There is already a small community of people whose legacy is grief. Every time a plane goes down, the Lockerbie families cringe. This time the parallels are almost unnerving: a night-time transatlantic flight destroyed most likely by a terrorist bomb shortly after takeoff. Richard Mack lost his younger brother William in Lockerbie. When he heard the TWA news last week, he couldn't sleep. His wife Kathleen became ill; his 74-year-old father John collapsed. Other Lockerbie survivors had fits of anxiety and sleeplessness as well. Mack sympathized immediately with the hundreds of families who were reeling from the disaster, unable to comprehend, unable to get information. He remembers arguing with a Pan Am representative who refused to check the names of his brother, his traveling companion and another relative who might have been on the flight. When he finally got help, the airline employee said, "Well, we have two out of three. You're lucky on the one." The TWA incident, says Mack, "was like hitting a brick wall. You know what these people are going through, now and forever."

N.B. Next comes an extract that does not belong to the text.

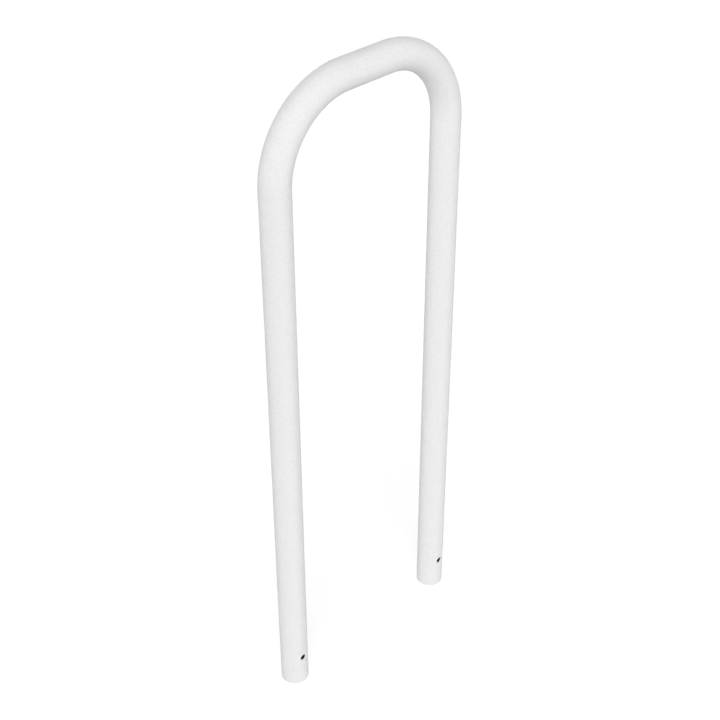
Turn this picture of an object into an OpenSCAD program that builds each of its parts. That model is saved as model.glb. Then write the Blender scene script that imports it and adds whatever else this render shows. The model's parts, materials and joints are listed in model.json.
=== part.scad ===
// Hoop barrier: one steel tube bent to a tall, narrow hoop, for setting in the ground.
// The hoop stands in the XZ plane on the cut ends of its legs.
// The origin is midway between the legs, on the ground.

/* [Hoop] */
// Overall width, outside to outside of the legs
hoop_w = 500; // [400:10:1000]
// Overall height, from the cut ends to the top of the tube
hoop_h = 1400; // [700:10:1800]
// Bend radius at the middle of the tube
bend_r = 166; // [90:1:210]

/* [Tube] */
// Outside diameter of the tube
tube_d = 60; // [42:1:76]
// Wall thickness of the tube
tube_wall = 2.5; // [2:0.1:4]
// Chamfer that deburrs the cut ends, outside and inside
end_chamfer = 0.5; // [0.2:0.1:0.8]

/* [Anchor holes] */
// Diameter of the hole drilled through each leg for a ground anchor
anchor_hole_d = 14; // [8:0.5:20]
// Height of the anchor holes above the cut ends
anchor_hole_z = 74; // [45:1:300]

/* [End plugs] */
// How far a plug's face is set back from the cut end
plug_inset = 1.5; // [1:0.1:4]
// Thickness of a plug's face
plug_face = 3; // [2:0.5:5]
// Gap between a plug's face and the bore
plug_gap = 0.3; // [0.1:0.1:0.6]
// Length of a plug's sleeve behind its face
sleeve_l = 20; // [16:1:28]
// Wall thickness of a plug's sleeve
sleeve_wall = 2; // [1.5:0.1:3]
// Height of the ribs, from the sleeve to the bore
rib_h = 3; // [2:0.1:4]
// Thickness of a rib where it meets the sleeve
rib_root = 1.6; // [1:0.1:2]
// Thickness of a rib at the bore
rib_tip = 0.8; // [0.5:0.1:1]
// Number of ribs on a plug
rib_count = 4; // [2:1:5]
// Diameter of the moulded dish in a plug's face
dish_d = 30; // [20:1:34]
// Depth of the dish
dish_depth = 0.8; // [0.4:0.1:1.2]

/* [Hidden] */
$fn = 96;
bore_d = tube_d - 2 * tube_wall;
leg_x = (hoop_w - tube_d) / 2;
rail_z = hoop_h - tube_d / 2;
leg_l = rail_z - bend_r;
rail_l = 2 * (leg_x - bend_r);
sleeve_d = bore_d - 2 * rib_h;
rib_pitch = sleeve_l / rib_count;
// How far the drill runs out past each side of the leg
drill_over = 1;
drill_l = tube_d + 2 * drill_over;
coat_white = [0.93, 0.93, 0.93];
plug_black = [0.06, 0.06, 0.06];

// The tube's cross-section, set off from the origin by the bend radius.
// Legs, bends and rail are all swept from it, so their ends match point for point.
module tube_ring() {
    translate([bend_r, 0])
        difference() {
            circle(d = tube_d);
            circle(d = bore_d);
        }
}

// The corners that deburring takes off a cut end, as radius and height
module burr_section() {
    outer = tube_d / 2;
    inner = bore_d / 2;
    c = end_chamfer;
    polygon([[outer - 2 * c, -c], [outer + c, -c], [outer + c, 2 * c]]);
    polygon([[inner + 2 * c, -c], [inner - c, -c], [inner - c, 2 * c]]);
}

// The right leg, from its cut end to the start of the bend
module leg() {
    difference() {
        translate([leg_x - bend_r, 0, leg_l])
            rotate([180, 0, 0])
                linear_extrude(leg_l) tube_ring();
        translate([leg_x, 0, 0])
            rotate_extrude() burr_section();
    }
}

// The quarter bend from the top of the right leg to the rail
module bend() {
    translate([leg_x - bend_r, 0, leg_l])
        rotate([90, 0, 0])
            rotate_extrude(angle = 90) tube_ring();
}

// The straight rail between the two bends
module rail() {
    translate([rail_l / 2, 0, leg_l])
        rotate([0, -90, 0])
            linear_extrude(rail_l) tube_ring();
}

// The drill through one leg, square to the hoop's plane
module anchor_drill() {
    translate([0, 0, anchor_hole_z])
        rotate([90, 0, 0])
            cylinder(d = anchor_hole_d, h = drill_l, center = true);
}

// The whole tube: it is one length, bent twice and drilled through each leg
module hoop_tube() {
    color(coat_white)
        difference() {
            union() {
                rail();
                for (side = [0, 1])
                    mirror([side, 0, 0]) {
                        bend();
                        leg();
                    }
            }
            for (side = [-1, 1])
                translate([side * leg_x, 0, 0]) anchor_drill();
        }
}

// One rib of a plug, which thins from the sleeve to the bore
module plug_rib() {
    root = sleeve_d / 2 - sleeve_wall / 2;
    rotate_extrude()
        polygon([
            [root, -rib_root / 2],
            [sleeve_d / 2, -rib_root / 2],
            [bore_d / 2, -rib_tip / 2],
            [bore_d / 2, rib_tip / 2],
            [sleeve_d / 2, rib_root / 2],
            [root, rib_root / 2]
        ]);
}

// Half of a plug's section: the dished face and the open sleeve behind it
module plug_cup_wall() {
    face_r = bore_d / 2 - plug_gap;
    outer = sleeve_d / 2;
    inner = outer - sleeve_wall;
    polygon([
        [0, dish_depth],
        [dish_d / 2, dish_depth],
        [dish_d / 2 + dish_depth, 0],
        [face_r, 0],
        [face_r, plug_face],
        [outer, plug_face],
        [outer, plug_face + sleeve_l],
        [inner, plug_face + sleeve_l],
        [inner, plug_face],
        [0, plug_face]
    ]);
}

// A ribbed plug, pressed into the cut end of the leg at this side
module end_plug(side) {
    color(plug_black)
        translate([side * leg_x, 0, plug_inset]) {
            rotate_extrude() plug_cup_wall();
            for (i = [0 : rib_count - 1])
                translate([0, 0, plug_face + (i + 0.5) * rib_pitch]) plug_rib();
        }
}

hoop_tube();
end_plug(-1);  // left_end_plug
end_plug(1);  // right_end_plug
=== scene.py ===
"""A hoop barrier: one bent steel tube, powder coated white, with a ribbed plug in each cut end."""
import json
import math

import bmesh
import bpy
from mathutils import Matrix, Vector


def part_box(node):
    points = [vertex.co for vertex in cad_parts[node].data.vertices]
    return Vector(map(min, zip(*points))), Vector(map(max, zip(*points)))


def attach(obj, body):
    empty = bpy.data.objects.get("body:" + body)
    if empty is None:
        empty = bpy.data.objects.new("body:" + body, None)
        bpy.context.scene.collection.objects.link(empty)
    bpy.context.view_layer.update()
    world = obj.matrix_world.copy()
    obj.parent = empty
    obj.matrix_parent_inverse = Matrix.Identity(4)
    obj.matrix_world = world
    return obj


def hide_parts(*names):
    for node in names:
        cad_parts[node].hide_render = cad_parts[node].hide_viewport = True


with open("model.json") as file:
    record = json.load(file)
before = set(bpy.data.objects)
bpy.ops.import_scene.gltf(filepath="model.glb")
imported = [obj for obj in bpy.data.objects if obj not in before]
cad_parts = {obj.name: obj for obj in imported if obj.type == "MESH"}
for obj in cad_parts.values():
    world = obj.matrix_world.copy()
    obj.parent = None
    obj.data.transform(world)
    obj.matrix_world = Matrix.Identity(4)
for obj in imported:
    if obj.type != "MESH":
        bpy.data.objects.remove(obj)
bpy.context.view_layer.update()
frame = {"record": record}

MM = 0.001

# What the frame gives: the box round the tube, and the mounts on its left leg
tube_low, tube_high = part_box("hoop_tube")
mounts = {mount["name"]: mount for mount in frame["record"]["mounts"]}
leg_mount = mounts["left_leg"]
hole_mount = mounts["left_anchor_hole"]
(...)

If terrorists cold enough to remain nameless have broken through America's cordon of safety, these experiences may be repeated over and over again. The consequences will almost certainly reverberate beyond this summer, beyond the besmirched beaches of New York. Early last Friday morning on Fire Island, Judy Hester walked down to the surf in front of her cottage. As she watched the sun peeking over the Atlantic, she saw that the glassy calm of the ocean during the past day and a half had disintegrated. In its place were "a lot of choppy, wind-driven waves." Unsettled by the sight, she returned home and phoned her sister Peg. Even before Judy could finish her description, Peg broke in to say she understood. "She thinks it's a sign of all the distressed souls still out there," says Judy. "The ones who were lost in the night."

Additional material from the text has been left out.